I want to sit and consider the differences between London and Berlin. I want to articulate that their micro-economies are different and explore in what ways that is the case. I want to factor in the homogenous micro-economy of the ‘hipster’ (for want of a better word), the small vintage industrial cafes and shady dimly-lit bars. I want to discuss my own involvement in all three of those but then I realise that I am not in those spaces. I am in the mall.
 
I begin to feel that the space is more interesting and less neutral than I was banking on. I cannot help but feel curious about the way in which the structure trains me to slowly meander where elsewhere I walk with the driven pace of an arrow and target. Suddenly slowed by heavy doors as I enter, my pace controlled by escalators, my path punctuated by window displays I am struck by how much I feel that I am in a video game. More interestingly I notice the variety of people. Where the Kreuzkolln cafes are mostly populated with young white people, the mall does not discriminate. I see families, tourists, old couples, teenage huddles and single people laggardly strolling back and forth.
 
I suddenly had the notion that multiculturalism as a paradigm for understanding diversity is utterly flawed.
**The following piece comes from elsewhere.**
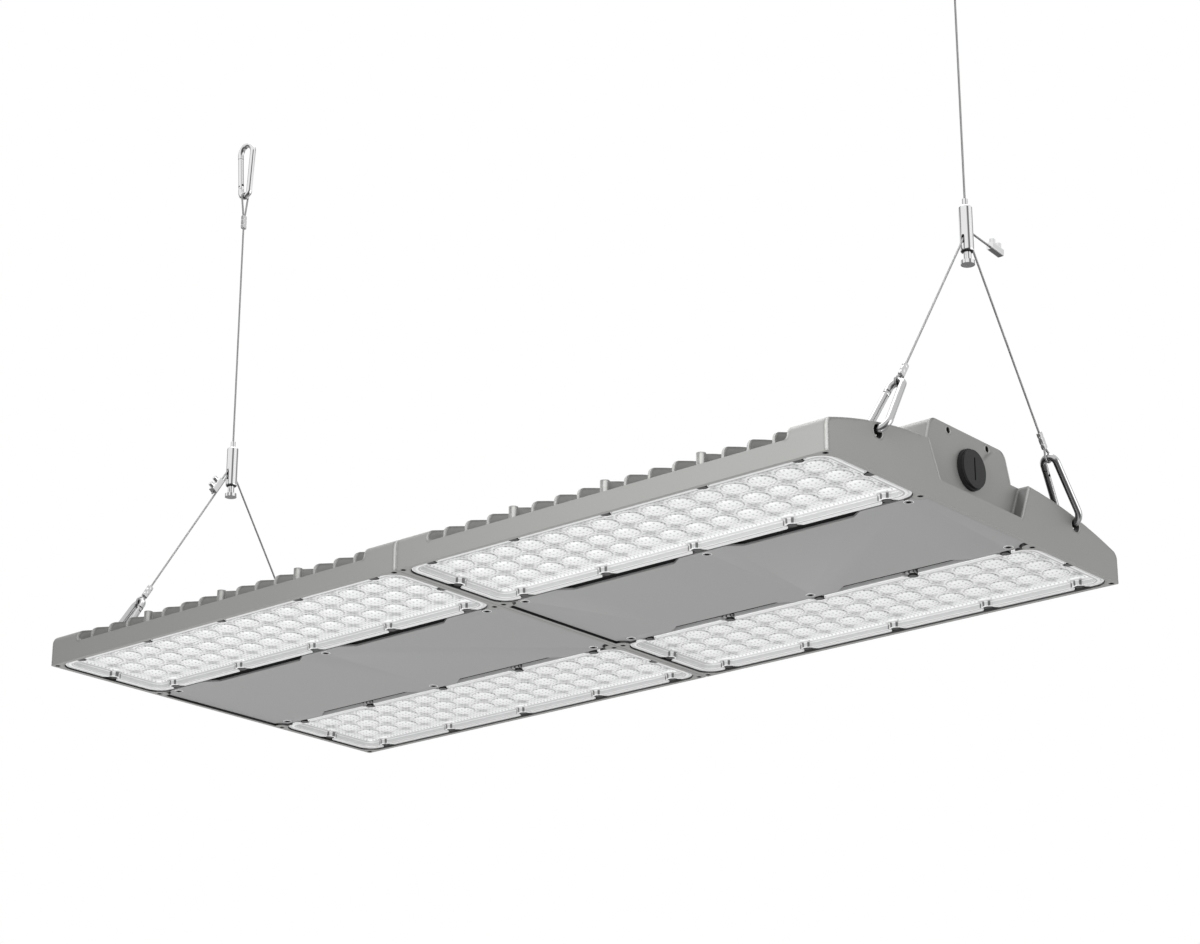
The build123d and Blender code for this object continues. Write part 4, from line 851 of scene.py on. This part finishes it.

It implies simply the existence of separate and distinct cultures. Diversity in lived experience is far more fluid and complex than that. A truly diverse city is one in which people from varying cultures interact and learn from one another, celebrating their differences and not feigning their sameness for the sake of an amorphous nationalism. Interaction cannot simply be limited to frequenting the falafel joint two doors down, it and by extension we, must be more ambitious.
 
I do not mean to imply that the mall is the space in which such diversity can be found and experienced. I did however witness an equalising force in the desire to consume that meant that the people of these cloistered micro-economies were rubbing shoulders. The cliche white rich browse next to the hijaab-wearing mother of two. These were the interactions that sparked the feeling. I had them in the mall, not while eating a halloumi wrap on a red plastic chair at 3am, not sitting on uncomfortable reproductions of design classics in a concrete cafe at 3pm, but in the Mall of Berlin.
 
I considered class next, implicating myself as a middle-class consumer, though I quickly found that my understandings of class in Germany were gravely limited. It is something to keep in the mind and in regards to the mall it speaks of an aspirational movement into the upper echelons of the wealthy. The space is totally transformed when considering it in the context of class, it becomes a perverse playground of desire and ambition. I became swiftly very uncomfortable and left the mall behind to catch the U-Bahn.
 
At home I collected the notes I had written and read them back. I found them limited but was most interested to find that the space of the mall had help me produce such insights. I did not feel much closer to being able to articulate the differences between London and Berlin, nor explain my dissociation with the social landscape of the city. I suppose the mall after all is simply a place of distraction. But what interesting distraction it seems to have provided. I need a new white shirt again, the one I bought I accidentally left in the Food Court and was halfway home before realising.